** Begin Provided material **

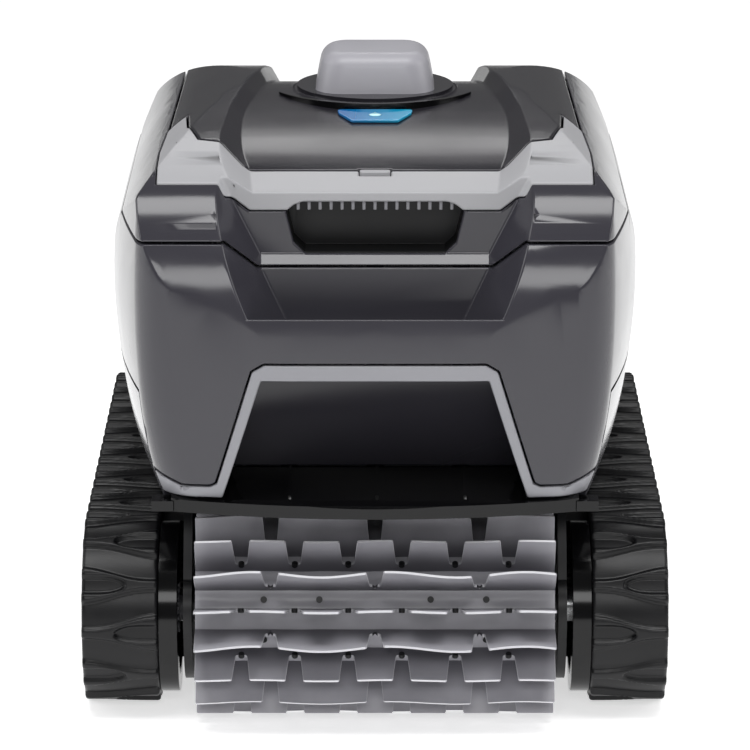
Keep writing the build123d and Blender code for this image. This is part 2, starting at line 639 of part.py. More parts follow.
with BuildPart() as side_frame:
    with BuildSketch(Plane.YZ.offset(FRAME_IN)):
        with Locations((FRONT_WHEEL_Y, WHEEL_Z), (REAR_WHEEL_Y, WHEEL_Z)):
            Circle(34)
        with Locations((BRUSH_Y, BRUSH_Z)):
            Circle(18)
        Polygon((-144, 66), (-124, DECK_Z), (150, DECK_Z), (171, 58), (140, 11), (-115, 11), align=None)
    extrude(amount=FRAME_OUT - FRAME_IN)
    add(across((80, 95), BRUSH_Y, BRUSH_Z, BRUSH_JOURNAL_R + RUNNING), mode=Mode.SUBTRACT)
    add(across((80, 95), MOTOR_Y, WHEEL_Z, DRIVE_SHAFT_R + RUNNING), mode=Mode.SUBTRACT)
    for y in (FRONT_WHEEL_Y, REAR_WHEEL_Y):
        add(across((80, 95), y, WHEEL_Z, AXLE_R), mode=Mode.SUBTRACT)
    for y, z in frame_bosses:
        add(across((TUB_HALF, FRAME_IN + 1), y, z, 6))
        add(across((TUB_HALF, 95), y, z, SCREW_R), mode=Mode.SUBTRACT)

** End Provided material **

**Instructions for the task:** Each line of the material should be echoed exactly.

**Result of this task:**
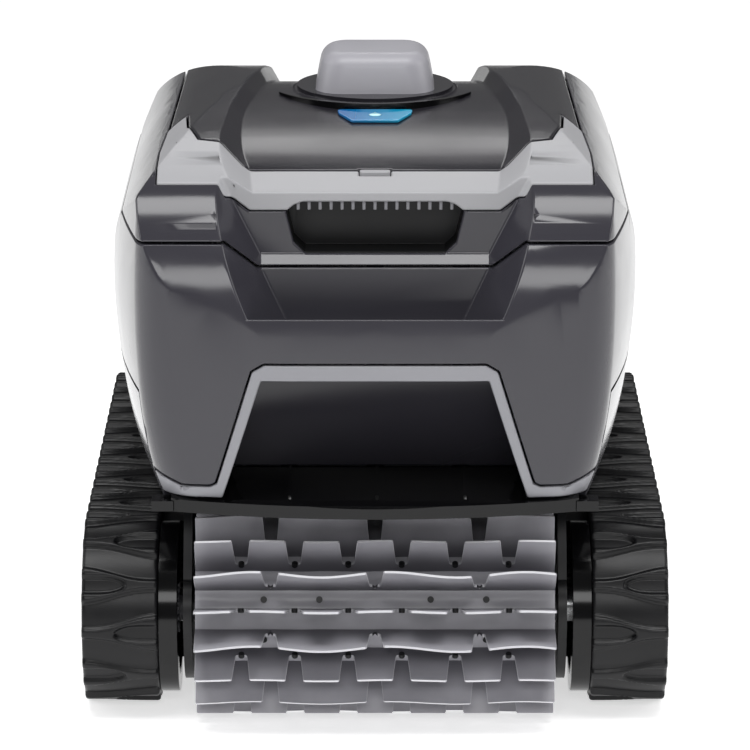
Keep writing the build123d and Blender code for this image. This is part 2, starting at line 639 of part.py. More parts follow.
with BuildPart() as side_frame:
    with BuildSketch(Plane.YZ.offset(FRAME_IN)):
        with Locations((FRONT_WHEEL_Y, WHEEL_Z), (REAR_WHEEL_Y, WHEEL_Z)):
            Circle(34)
        with Locations((BRUSH_Y, BRUSH_Z)):
            Circle(18)
        Polygon((-144, 66), (-124, DECK_Z), (150, DECK_Z), (171, 58), (140, 11), (-115, 11), align=None)
    extrude(amount=FRAME_OUT - FRAME_IN)
    add(across((80, 95), BRUSH_Y, BRUSH_Z, BRUSH_JOURNAL_R + RUNNING), mode=Mode.SUBTRACT)
    add(across((80, 95), MOTOR_Y, WHEEL_Z, DRIVE_SHAFT_R + RUNNING), mode=Mode.SUBTRACT)
    for y in (FRONT_WHEEL_Y, REAR_WHEEL_Y):
        add(across((80, 95), y, WHEEL_Z, AXLE_R), mode=Mode.SUBTRACT)
    for y, z in frame_bosses:
        add(across((TUB_HALF, FRAME_IN + 1), y, z, 6))
        add(across((TUB_HALF, 95), y, z, SCREW_R), mode=Mode.SUBTRACT)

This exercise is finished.